Sim, disse logo «porque não?».

 

Disseste na apresentação do livro que o «Pestinhas» ainda não estava como tu querias. O que é que mudavas?

Era simplesmente uma mudança na última frase.

 

Mas mudava o desfecho do conto?

Não. Durante muitos anos, o meu problema era o não conseguir avançar na escrita precisamente por causa disso. Eu escrevia, por exemplo, dez páginas num dia. No dia a seguir, ia rever a última  página e, de repente, achava que não estava bem. Então, relia o texto todo, achava que nada estava bem e começava a reescrever. Ficava ali naquele loop eterno de reescritas até que chegava a um ponto em que deixava de acreditar na história, achava que dali não ia sair nada de bom e acabava por desistir. Atualmente, já não funciono assim.

 

E com a distância do tempo, consegues reler o mesmo texto e tentar aproveitar alguma coisa?

Acho que sim, mas muitas das histórias ficaram marcadas por aquela frustração de não conseguir avançar. Eu tenho dezenas de livros iniciados que ficaram parados porque entrava nesse loop e não conseguia sair. Só recentemente é que comecei a conseguir combater [isso] e sigo em frente com a primeira versão. Só revejo no final. Já não escrevo 39 versões do mesmo capítulo.

 

Imagina que o convite para a antologia não tinha acontecido. Depois do curso, sentiste-te com vontade de publicar os teus textos?

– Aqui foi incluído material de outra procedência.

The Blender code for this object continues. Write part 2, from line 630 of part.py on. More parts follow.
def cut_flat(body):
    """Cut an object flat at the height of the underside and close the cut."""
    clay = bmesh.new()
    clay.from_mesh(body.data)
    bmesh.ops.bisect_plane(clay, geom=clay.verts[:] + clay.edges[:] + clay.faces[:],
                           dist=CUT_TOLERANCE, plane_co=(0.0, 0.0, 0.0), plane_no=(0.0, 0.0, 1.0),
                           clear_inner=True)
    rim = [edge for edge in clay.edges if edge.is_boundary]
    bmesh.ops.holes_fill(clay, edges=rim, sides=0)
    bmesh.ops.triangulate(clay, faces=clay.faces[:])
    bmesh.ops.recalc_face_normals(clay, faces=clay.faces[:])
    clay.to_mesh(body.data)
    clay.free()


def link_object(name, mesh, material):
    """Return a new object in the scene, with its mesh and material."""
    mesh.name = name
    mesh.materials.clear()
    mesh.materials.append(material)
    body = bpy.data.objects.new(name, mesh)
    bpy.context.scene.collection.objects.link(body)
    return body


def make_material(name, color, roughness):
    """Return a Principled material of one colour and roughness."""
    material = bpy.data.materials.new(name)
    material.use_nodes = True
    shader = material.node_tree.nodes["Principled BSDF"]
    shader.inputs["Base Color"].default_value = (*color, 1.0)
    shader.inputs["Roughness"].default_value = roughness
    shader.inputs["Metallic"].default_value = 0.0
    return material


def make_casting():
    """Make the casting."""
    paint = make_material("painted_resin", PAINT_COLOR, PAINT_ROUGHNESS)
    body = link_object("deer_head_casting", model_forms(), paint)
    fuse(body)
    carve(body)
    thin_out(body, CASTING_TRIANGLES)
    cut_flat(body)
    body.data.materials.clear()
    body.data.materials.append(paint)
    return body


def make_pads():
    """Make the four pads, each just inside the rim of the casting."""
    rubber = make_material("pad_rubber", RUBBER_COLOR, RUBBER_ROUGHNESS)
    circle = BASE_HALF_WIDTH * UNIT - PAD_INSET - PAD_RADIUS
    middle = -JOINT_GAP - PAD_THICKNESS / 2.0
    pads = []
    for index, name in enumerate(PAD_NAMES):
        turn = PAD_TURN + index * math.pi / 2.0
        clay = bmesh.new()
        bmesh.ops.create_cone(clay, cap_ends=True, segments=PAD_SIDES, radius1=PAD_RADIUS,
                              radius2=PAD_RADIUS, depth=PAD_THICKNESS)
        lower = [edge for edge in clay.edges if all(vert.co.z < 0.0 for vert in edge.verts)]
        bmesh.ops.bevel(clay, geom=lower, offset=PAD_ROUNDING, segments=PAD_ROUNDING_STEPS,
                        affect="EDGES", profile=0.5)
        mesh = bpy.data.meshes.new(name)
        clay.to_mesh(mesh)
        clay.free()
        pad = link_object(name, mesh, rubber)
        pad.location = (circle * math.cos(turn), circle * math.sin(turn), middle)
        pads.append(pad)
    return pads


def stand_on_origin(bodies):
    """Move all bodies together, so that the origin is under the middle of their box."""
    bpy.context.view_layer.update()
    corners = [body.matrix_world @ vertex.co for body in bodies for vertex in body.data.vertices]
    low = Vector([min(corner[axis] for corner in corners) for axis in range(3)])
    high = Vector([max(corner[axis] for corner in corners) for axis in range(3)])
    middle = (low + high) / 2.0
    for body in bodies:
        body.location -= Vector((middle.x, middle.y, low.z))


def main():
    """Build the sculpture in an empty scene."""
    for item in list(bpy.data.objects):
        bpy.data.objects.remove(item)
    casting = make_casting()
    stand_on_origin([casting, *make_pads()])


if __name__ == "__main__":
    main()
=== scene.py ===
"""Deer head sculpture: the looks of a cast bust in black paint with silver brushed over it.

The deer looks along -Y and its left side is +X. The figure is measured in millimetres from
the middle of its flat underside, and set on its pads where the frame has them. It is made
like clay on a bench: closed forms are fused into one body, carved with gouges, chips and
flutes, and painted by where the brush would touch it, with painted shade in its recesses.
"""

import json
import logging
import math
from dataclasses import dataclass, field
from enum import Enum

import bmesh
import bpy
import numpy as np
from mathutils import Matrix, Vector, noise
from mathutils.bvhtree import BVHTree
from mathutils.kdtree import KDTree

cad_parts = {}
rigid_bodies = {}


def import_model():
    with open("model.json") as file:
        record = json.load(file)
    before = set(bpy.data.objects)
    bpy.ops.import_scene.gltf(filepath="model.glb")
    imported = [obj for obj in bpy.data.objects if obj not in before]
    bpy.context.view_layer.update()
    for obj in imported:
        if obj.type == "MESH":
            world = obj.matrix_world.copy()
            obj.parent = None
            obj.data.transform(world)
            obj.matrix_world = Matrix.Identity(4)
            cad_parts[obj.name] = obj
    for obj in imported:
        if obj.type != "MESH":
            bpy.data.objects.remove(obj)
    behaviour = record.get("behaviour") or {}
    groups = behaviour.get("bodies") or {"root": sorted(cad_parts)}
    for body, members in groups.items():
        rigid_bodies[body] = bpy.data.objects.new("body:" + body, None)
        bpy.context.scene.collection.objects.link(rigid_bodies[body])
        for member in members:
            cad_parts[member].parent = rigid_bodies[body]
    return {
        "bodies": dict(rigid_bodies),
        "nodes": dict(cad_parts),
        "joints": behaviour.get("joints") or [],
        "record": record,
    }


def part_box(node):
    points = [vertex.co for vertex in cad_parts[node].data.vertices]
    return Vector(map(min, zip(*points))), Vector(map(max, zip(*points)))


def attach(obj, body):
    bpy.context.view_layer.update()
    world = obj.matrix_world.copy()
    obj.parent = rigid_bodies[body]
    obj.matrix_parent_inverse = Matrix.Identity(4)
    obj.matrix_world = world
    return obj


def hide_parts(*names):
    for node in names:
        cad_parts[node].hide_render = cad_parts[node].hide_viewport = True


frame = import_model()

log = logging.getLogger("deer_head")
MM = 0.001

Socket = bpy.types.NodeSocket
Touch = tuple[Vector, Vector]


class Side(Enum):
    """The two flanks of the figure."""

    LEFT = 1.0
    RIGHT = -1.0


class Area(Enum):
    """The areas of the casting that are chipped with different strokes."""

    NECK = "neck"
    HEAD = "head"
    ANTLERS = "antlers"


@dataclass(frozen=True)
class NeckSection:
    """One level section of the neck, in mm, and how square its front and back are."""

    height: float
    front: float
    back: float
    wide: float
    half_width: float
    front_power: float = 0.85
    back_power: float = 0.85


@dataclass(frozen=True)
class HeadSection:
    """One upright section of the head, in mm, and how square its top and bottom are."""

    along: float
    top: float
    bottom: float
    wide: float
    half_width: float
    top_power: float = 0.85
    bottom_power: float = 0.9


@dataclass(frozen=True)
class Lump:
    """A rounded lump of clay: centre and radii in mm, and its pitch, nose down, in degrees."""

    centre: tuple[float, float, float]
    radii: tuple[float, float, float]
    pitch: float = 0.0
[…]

Sim, porque, depois do curso, senti-me muito mais à vontade para escrever terror, mesmo que escrevesse outros géneros em paralelo [como a fantasia, por exemplo]. As oficinas do Teias [de Aranha] também me obrigam a [continuar a] escrever terror.

 

Para além de te obrigarem a escrever, nas oficinas também recebes retorno imediato de outros escritores e fãs do género. Como é partilhar os teus textos? Sentes receio em partilhar algo que pode estar inacabado?

Não, porque só trabalho bem em cima do prazo. A maioria dos textos que eu levei ao Teias foi escrita uma hora antes da sessão!

 

Como é que te surgem as ideias, então?

É a pressão! Tem de surgir alguma coisa. Normalmente, vou fazer alguma coisa que não me obrigue a pensar, como ir passear o cão, e é quando me surge a ideia do que quero escrever. O «Pestinhas» [que está incluído na antologia Sangue Novo] foi um daqueles textos que eu escrevi uma hora antes do Teias.

 

Vais continuar a escrever e a publicar depois da tua estreia no Sangue Novo?

Tive uma ideia interessante para publicar uma coletânea de contos em nome próprio e comecei a escrever isso. [E para além disso gostava] de voltar a dedicar algum tempo aos videojogos. Tenho alguns projetos parados, alguns deles de terror, e seria interessante de dar-lhes seguimento. E tenho de tirar os romances da gaveta.